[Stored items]
■ ■ ■ ■ ■

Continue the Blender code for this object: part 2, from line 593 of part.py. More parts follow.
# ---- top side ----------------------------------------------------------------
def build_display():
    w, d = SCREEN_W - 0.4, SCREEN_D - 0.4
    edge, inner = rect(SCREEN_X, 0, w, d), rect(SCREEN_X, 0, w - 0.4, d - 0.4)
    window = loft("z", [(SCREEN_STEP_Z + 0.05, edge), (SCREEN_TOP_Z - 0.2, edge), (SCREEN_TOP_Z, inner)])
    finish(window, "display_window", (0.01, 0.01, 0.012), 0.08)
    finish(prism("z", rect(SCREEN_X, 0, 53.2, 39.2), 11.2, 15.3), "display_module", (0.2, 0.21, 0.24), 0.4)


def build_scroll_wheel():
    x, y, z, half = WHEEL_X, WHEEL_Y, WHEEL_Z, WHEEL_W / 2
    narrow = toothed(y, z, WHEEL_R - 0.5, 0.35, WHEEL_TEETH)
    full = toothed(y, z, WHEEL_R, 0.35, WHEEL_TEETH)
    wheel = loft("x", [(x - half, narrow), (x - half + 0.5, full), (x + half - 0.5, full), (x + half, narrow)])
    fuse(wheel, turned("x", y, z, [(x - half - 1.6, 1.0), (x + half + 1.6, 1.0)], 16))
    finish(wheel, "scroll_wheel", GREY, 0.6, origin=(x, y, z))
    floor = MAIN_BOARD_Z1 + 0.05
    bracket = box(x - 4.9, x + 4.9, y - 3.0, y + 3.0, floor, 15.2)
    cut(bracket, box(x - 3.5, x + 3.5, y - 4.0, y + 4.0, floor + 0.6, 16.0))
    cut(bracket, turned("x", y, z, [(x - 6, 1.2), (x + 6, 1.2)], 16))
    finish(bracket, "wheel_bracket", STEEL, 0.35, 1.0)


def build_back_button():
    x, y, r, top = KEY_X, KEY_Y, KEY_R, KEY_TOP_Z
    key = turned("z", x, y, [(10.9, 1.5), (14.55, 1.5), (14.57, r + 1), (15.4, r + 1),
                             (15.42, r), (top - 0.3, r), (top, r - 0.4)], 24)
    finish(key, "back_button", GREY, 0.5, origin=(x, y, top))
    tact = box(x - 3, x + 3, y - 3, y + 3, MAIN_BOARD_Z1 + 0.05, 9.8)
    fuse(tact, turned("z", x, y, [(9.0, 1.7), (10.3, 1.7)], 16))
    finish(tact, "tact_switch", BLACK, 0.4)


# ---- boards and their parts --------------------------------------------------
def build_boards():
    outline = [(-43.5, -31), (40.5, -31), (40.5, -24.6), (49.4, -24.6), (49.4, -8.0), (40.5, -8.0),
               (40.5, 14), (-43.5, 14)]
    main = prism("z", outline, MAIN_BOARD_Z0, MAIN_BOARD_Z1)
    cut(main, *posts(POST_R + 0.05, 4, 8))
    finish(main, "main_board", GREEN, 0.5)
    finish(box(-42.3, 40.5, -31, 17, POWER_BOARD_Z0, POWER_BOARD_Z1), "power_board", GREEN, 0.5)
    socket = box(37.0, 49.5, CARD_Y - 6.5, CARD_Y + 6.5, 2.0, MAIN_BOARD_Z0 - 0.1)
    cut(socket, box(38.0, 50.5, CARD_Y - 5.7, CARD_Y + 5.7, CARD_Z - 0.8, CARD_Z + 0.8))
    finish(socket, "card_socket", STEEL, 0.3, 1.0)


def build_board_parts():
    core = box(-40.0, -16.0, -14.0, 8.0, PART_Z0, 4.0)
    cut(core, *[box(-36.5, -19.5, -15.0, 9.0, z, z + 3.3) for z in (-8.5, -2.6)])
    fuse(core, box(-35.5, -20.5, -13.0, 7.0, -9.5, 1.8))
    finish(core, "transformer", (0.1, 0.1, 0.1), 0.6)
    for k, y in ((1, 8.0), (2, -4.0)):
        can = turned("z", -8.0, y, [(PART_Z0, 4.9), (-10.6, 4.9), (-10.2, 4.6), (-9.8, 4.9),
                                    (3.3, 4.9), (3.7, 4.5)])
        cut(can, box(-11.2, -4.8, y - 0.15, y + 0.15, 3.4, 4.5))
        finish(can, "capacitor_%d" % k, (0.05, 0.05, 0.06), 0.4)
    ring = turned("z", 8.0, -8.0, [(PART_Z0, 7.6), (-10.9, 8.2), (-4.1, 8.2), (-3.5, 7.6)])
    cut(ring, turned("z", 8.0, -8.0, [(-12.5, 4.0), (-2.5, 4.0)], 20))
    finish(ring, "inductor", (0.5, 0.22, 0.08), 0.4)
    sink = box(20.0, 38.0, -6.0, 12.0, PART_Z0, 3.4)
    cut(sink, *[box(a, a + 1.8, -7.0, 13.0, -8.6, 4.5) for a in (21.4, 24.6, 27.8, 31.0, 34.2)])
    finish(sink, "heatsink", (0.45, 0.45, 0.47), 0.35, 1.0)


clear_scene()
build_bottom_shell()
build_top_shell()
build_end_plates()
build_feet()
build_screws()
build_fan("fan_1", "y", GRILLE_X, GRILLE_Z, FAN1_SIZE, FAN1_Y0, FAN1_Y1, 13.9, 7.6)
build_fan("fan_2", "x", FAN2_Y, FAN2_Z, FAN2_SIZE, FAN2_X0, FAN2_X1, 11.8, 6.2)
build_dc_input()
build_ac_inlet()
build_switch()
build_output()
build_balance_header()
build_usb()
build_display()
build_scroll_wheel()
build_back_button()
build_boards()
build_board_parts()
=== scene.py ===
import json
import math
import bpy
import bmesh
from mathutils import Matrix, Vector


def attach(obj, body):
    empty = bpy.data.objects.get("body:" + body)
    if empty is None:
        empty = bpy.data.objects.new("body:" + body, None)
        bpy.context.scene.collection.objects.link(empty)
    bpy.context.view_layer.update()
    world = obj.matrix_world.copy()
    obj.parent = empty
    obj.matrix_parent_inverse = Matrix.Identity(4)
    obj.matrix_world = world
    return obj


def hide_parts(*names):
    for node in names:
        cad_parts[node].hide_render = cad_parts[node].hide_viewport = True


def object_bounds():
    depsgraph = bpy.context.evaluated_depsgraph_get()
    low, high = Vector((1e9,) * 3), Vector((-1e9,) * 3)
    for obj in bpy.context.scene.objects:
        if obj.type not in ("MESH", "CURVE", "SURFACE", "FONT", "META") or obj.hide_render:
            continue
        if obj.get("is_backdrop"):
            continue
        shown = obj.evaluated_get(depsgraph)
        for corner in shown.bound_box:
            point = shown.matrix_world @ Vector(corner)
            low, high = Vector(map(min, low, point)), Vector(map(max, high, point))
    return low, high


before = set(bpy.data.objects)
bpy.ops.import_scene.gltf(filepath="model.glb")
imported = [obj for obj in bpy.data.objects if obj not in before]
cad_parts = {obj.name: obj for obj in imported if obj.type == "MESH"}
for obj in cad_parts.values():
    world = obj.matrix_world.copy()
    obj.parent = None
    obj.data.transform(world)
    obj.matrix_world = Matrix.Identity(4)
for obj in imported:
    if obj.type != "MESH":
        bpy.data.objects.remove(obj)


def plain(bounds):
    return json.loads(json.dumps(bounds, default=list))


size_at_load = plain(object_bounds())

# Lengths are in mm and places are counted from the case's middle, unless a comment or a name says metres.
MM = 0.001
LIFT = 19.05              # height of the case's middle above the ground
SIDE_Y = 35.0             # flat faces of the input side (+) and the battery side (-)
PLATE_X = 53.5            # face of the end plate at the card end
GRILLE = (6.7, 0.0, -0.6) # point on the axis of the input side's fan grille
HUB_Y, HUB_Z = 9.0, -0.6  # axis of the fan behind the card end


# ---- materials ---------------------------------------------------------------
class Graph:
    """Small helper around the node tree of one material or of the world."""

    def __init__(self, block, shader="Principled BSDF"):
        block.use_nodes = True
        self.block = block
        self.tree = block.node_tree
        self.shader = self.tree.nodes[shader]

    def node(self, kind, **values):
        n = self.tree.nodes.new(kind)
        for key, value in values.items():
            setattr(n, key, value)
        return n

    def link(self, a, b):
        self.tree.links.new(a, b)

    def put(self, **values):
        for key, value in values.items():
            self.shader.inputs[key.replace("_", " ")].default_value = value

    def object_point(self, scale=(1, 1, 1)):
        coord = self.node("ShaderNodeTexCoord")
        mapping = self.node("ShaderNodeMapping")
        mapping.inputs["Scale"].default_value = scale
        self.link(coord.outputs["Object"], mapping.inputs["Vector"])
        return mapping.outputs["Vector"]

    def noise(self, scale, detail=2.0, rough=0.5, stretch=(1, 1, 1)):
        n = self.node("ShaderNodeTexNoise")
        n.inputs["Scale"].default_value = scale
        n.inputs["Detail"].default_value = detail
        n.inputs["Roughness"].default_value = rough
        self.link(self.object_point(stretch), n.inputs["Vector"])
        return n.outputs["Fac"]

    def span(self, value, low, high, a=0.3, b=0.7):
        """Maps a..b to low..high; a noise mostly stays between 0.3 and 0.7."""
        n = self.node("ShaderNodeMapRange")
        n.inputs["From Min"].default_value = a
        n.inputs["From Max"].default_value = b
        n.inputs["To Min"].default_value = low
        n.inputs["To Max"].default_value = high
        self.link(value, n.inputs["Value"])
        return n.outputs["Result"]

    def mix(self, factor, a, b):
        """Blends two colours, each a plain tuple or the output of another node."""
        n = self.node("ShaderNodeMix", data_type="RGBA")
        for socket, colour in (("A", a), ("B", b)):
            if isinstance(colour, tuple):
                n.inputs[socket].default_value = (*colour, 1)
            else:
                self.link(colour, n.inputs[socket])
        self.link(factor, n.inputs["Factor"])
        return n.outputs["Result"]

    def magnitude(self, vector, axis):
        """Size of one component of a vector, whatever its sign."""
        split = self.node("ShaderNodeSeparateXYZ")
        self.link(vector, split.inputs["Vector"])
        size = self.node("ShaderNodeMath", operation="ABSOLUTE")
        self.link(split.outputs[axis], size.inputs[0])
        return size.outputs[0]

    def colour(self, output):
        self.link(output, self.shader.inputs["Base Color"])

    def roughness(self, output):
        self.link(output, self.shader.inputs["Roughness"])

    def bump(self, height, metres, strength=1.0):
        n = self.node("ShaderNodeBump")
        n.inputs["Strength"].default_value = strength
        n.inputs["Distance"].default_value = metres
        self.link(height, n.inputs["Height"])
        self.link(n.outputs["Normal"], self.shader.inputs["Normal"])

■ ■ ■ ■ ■

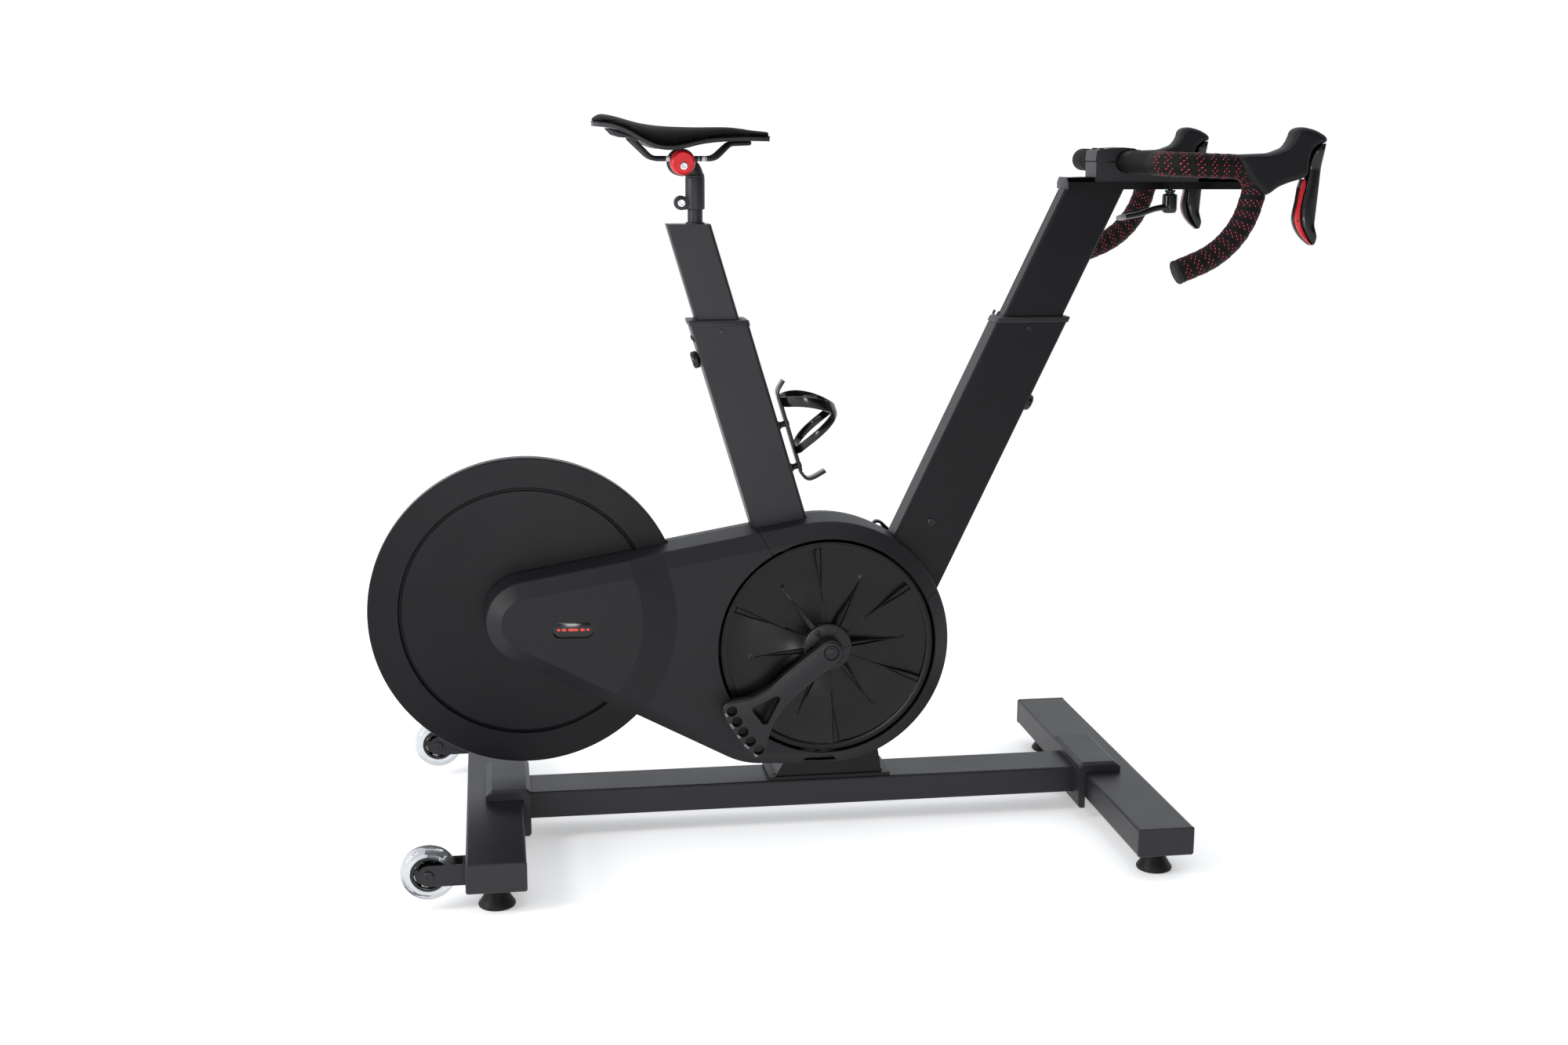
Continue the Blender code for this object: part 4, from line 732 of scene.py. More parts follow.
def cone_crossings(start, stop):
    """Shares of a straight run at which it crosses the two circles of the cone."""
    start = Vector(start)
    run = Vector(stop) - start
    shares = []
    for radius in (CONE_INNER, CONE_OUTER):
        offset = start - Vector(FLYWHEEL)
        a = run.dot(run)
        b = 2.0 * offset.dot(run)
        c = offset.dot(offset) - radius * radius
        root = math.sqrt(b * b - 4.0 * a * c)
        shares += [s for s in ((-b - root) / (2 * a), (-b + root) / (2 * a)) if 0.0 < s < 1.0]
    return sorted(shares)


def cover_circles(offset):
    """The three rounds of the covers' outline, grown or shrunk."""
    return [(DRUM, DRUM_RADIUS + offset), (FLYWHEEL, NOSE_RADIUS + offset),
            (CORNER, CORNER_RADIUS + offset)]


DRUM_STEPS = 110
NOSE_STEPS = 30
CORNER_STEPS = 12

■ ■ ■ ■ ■

Start at the line with "Continue the Blender code for this object: part 2, from" and stop after the line with "STEEL, 0.35, 1.0)". Repeat exactly the lines in that range.

Continue the Blender code for this object: part 2, from line 593 of part.py. More parts follow.
# ---- top side ----------------------------------------------------------------
def build_display():
    w, d = SCREEN_W - 0.4, SCREEN_D - 0.4
    edge, inner = rect(SCREEN_X, 0, w, d), rect(SCREEN_X, 0, w - 0.4, d - 0.4)
    window = loft("z", [(SCREEN_STEP_Z + 0.05, edge), (SCREEN_TOP_Z - 0.2, edge), (SCREEN_TOP_Z, inner)])
    finish(window, "display_window", (0.01, 0.01, 0.012), 0.08)
    finish(prism("z", rect(SCREEN_X, 0, 53.2, 39.2), 11.2, 15.3), "display_module", (0.2, 0.21, 0.24), 0.4)


def build_scroll_wheel():
    x, y, z, half = WHEEL_X, WHEEL_Y, WHEEL_Z, WHEEL_W / 2
    narrow = toothed(y, z, WHEEL_R - 0.5, 0.35, WHEEL_TEETH)
    full = toothed(y, z, WHEEL_R, 0.35, WHEEL_TEETH)
    wheel = loft("x", [(x - half, narrow), (x - half + 0.5, full), (x + half - 0.5, full), (x + half, narrow)])
    fuse(wheel, turned("x", y, z, [(x - half - 1.6, 1.0), (x + half + 1.6, 1.0)], 16))
    finish(wheel, "scroll_wheel", GREY, 0.6, origin=(x, y, z))
    floor = MAIN_BOARD_Z1 + 0.05
    bracket = box(x - 4.9, x + 4.9, y - 3.0, y + 3.0, floor, 15.2)
    cut(bracket, box(x - 3.5, x + 3.5, y - 4.0, y + 4.0, floor + 0.6, 16.0))
    cut(bracket, turned("x", y, z, [(x - 6, 1.2), (x + 6, 1.2)], 16))
    finish(bracket, "wheel_bracket", STEEL, 0.35, 1.0)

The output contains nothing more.